Che poi i vicini sono la casta più irritante e indegna che la stirpe umana abbia mai conosciuto. Si presentano con fare benevolo e poi te lo mettono in c..o in ogni salsa. Prima si presentano come amici, e poi ti chiamano i carabinieri. Che poi, a ben pensarci, io lo zucchero neppure lo uso per cui non avrei assolutamente nessun motivo per interagire con i vicini. Sono loro che ti scrutano, ti vogliono conoscere, vogliono essere i tuoi migliori vicini. Ma non rompete le palle e fate la vostra vita, come avete fatto da 100 anni a questa parte. E che è, vedono un trasloco e si credono che è arrivato il circo. Che poi a me il circo manco piace con tutte quelle bestie che stanno chiuse in gabbia. Che poi alla fine altro non è che una metafora della nostra società. Tutti chiusi in bellissime gabbie dorate, con tv via cavo e condizionatori comprati in offerta ai centri commerciali. Che tanto prima o poi si rompono, come tutti i prodotti tecnologici comprati in offerta. E che si rompono sempre il giorno dopo la fine della garanzia, che sembra che abbiano un orologio interno. Lui aspetta, aspetta, e il giorno dopo si aziona e ti dice: te l'ho messo in culo.

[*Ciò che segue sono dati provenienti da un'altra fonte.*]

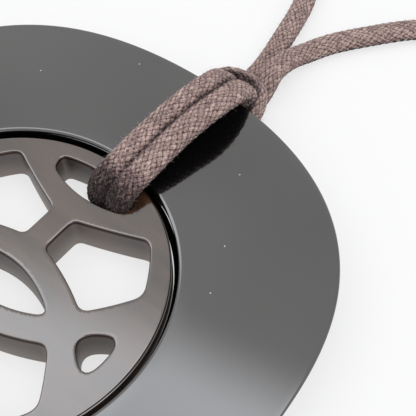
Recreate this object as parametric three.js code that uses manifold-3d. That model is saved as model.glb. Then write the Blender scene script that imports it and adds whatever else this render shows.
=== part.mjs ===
// A pendant necklace: an openwork disc of polished horn set in a black lacquered plate,
// carried by a soft cotton cord that is hitched through the disc's upper slot and over the plate's rim.
// Millimetres. +Z is up, the pendant lies face up, +Y runs from its centre to the hitch.
// The origin is on the surface it lies on, under the pendant's centre.
import * as THREE from 'three';
import { mergeVertices } from 'three/addons/utils/BufferGeometryUtils.js';
import Module from 'manifold-3d';

const wasm = await Module();
wasm.setup();

// Horn disc
const DISC_THICKNESS = 5.5;
const DISC_RADIUS = 22.0;
const LEDGE_RADIUS = 22.35;
const LEDGE_DEPTH = 0.6;
const LEDGE_FOOT = 1.0;
const EDGE_BEVEL = 0.4;
const DISC_SEGMENTS = 72;

// Lacquered plate
const OPENING_RADIUS = 23.0;
const PLATE_TOP = 6.0;
const PLATE_UNDERSIDE = 3.1;
const SHOULDER = 0.35;
const RIM_THICKNESS = 0.5;
const RIM_BEVEL_WIDTH = 6.0;
const PLATE_SEGMENTS = 96;

// The plate's outline is a soft square: radius = mean + stretch cos 2a - square cos 4a + round cos 6a,
// with the angle a measured from +Y.
const OUTLINE = { mean: 42.1, stretch: 0.55, square: 1.63, round: 0.15 };

// Cord
const CORD_DIAMETER = 2.5;
const CORD_SIDES = 8;
const HITCH_STEPS = 76;
const LEG_STEPS = 32;

// The recess in the disc's back that lets the two strands leave the slot under the plate
const RECESS = { left: -2.4, right: 7.6, inner: 17.5, outer: 24, top: 3.3 };

// Clasp
const CLASP = { x: 1, y: -70.5, radius: 2.3, length: 12, lip: 0.5, height: 2.35 };

const HORN = { color: 0x8b8480, roughness: 0.28, metalness: 0 };
const LACQUER = { color: 0x08080a, roughness: 0.06, metalness: 0 };
const COTTON = { color: 0x8d7a78, roughness: 0.95, metalness: 0 };
const STEEL = { color: 0x35322f, roughness: 0.35, metalness: 1 };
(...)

E allora è dolce naufragare in mare aperto così magari incontri pure il tipo che fa la pubblicità di riomare. Siamo tutti troppo così vicini per capirci e venirci incontro. Se fossimo magari un po' più distanti e meno prodighi di buoni e falsi propositi, magari vivremmo meglio. Che poi è lo scopo di queste cose qua che stiamo scrivendo io e quest'altro ragazzo che c'abbiamo una visione distorta forse della realtà ma sappiamo bene cose dire e come dirlo. Se sbagliamo, abbiate il coraggio, ditecelo!

5 commenti:

mariposa ha detto...

No no,non sbagliate è tutto verissimo.
Solo una cosa però... ricordate:CHI NON LAVORA NON FA LAMORE!!!
Baci.

raf ha detto...

ila, l'hai letto tutto? pazza?! ora dovrai essere eliminata. sai troppo

mariposa ha detto...

e io piango....

esplanade ha detto...

ci sta pure sul mio blog.
lasciateli lì i commenti.
questo blog non è bello.

ihihihih

Anonimo ha detto...

questo commento lo potete trovare anche su espl4n4de.blogspot.com

insuperabile come il tonno (altro che rio mare...) e un prodigio come la scorreggia dello scoiattolo.